Son olarak söylemek istediğimse kendisine ne kadar minnettar olduğum. Tüm hayatım boyunca en çok onun yanında kendim oldum. Kendim gibi olduğum için tüm beklentilerden uzak beni en çok o sevdi. Ruh ikizimdi, bilemedim, anlayamadım, cahildim, kördüm. Şırıl şırıl akan su misali sesinden kulaklarım hiç bir kötü söz duymadı. Kızışında bile bir şevkat vardı. Kendini bana böyle sevdirdiği için de minnattarım. Pişmanlıklarım var ama bunların hiçbirisi "Keşke hiç olmasaydı" dediğim şeyler değil. iyi ki olmuş ve iyi ki de o da beni buna yakın duygularla sevmiş. Yanında olduğum ve beni olduğumdan daha iyi gösteren her sözüne, yücelten ve kıçımı kaldıran her tavrı için de minnattarım. O geç kalmış ergenliğimin neden olduğu ukalalık ile yaptığım zulmü, onun o sevecen tavırları, kocaman gülen ağzı, minik diz kapakları, koyu saçları, zayıf parmakları, gözyaşını saklayan gözleri, şırıl şırıl sesi, kavrayamadığım beli, doyasıya öpemediğim dudakları, ne kadar sevdiğimi fısıldayamadığım kulakları, başımı dayayamadığım bacakları, avuçlarımın içine alamadığım yanakları hiç ama hiç haketmiyordu. Bunun için de beni bir kez daha affeder mi acaba?

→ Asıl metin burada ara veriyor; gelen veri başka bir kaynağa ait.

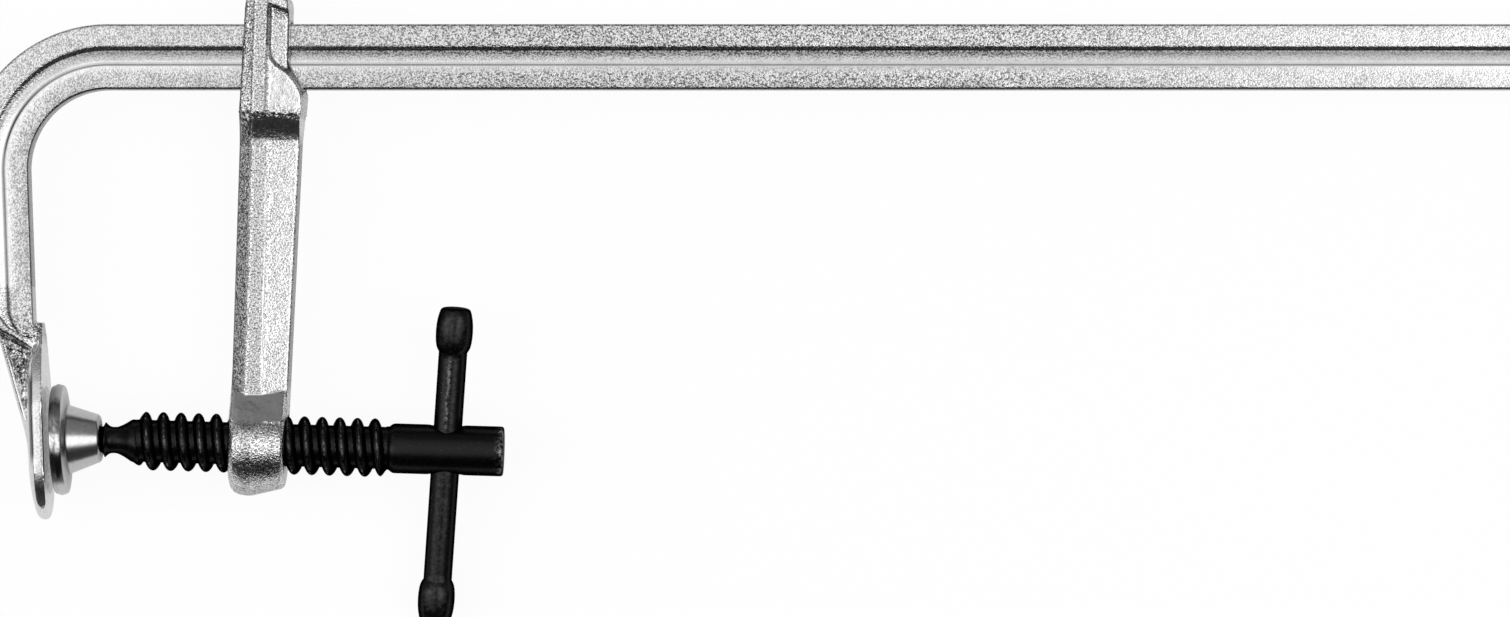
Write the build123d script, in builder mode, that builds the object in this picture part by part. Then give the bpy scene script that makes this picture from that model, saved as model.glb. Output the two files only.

Çok güzel olabilirdi, çok güzel olabilirdik, çok güçlü, çok birbirini tamamlayan... Burnumun direğini sızlatan salaklıklar olmasaydu eğer.
onunla konuşmak için saçma sapan konular bulup onu daraltmak. işin bokunu çıkartmak.
Elde olmadan sürekli gülümsemek, hatta kötü espirilerine bile gereğinden fazla kahkaha atmak! belli etmemek için ölümüne ilgilenmiyormuş gibi davranmaya calışırken eline yüzüne bulaştırmak, aptallaşıp saçmalamak. güzel şeylerdir bunlar lakin sonra kolayca uçup gider.
4 gün boyunca boş zamanlarda sevilen kişinin resmini çizip en sonunda, bu resim olmamış diyerek çizimi yırtıp çöpe atmak.
kişiyi görünce son sürrat tersi yönüne kacmaktır.
keninden taviz verenler görüyorum. Taviz vermeyin.
karsidaki insan hep hayatinda olacakmis gibi hayaller kurup sonra o hayaller yikildiginda altında kalmak.
Görür görmez kafayı çevirmek.
Sürekli, her yerde ,her an da gülümsemek.
whatsappa her fırsatta girip son görülmesine bakmak.
Sırf o istiyor diye arkadaş çevrenden uzaklaşmak.
O kıskanır diye kıyafet düzenini değiştirmek.
Sadece ona vakit ayırmak.
Aileyi karşına almak.
Dünyayı onun etrafında döndürmek.
Evet, ben bir maldım.
sana yaptığı ve yapmakta olduğu yanlışları bilmene ve görmene rağmen tahammül etmek.

bu konuda en büyük toleransı gösterenlerden biriydim.
Onu görünce yüzünde oluşan anlamsız ve şapsal sırıtma.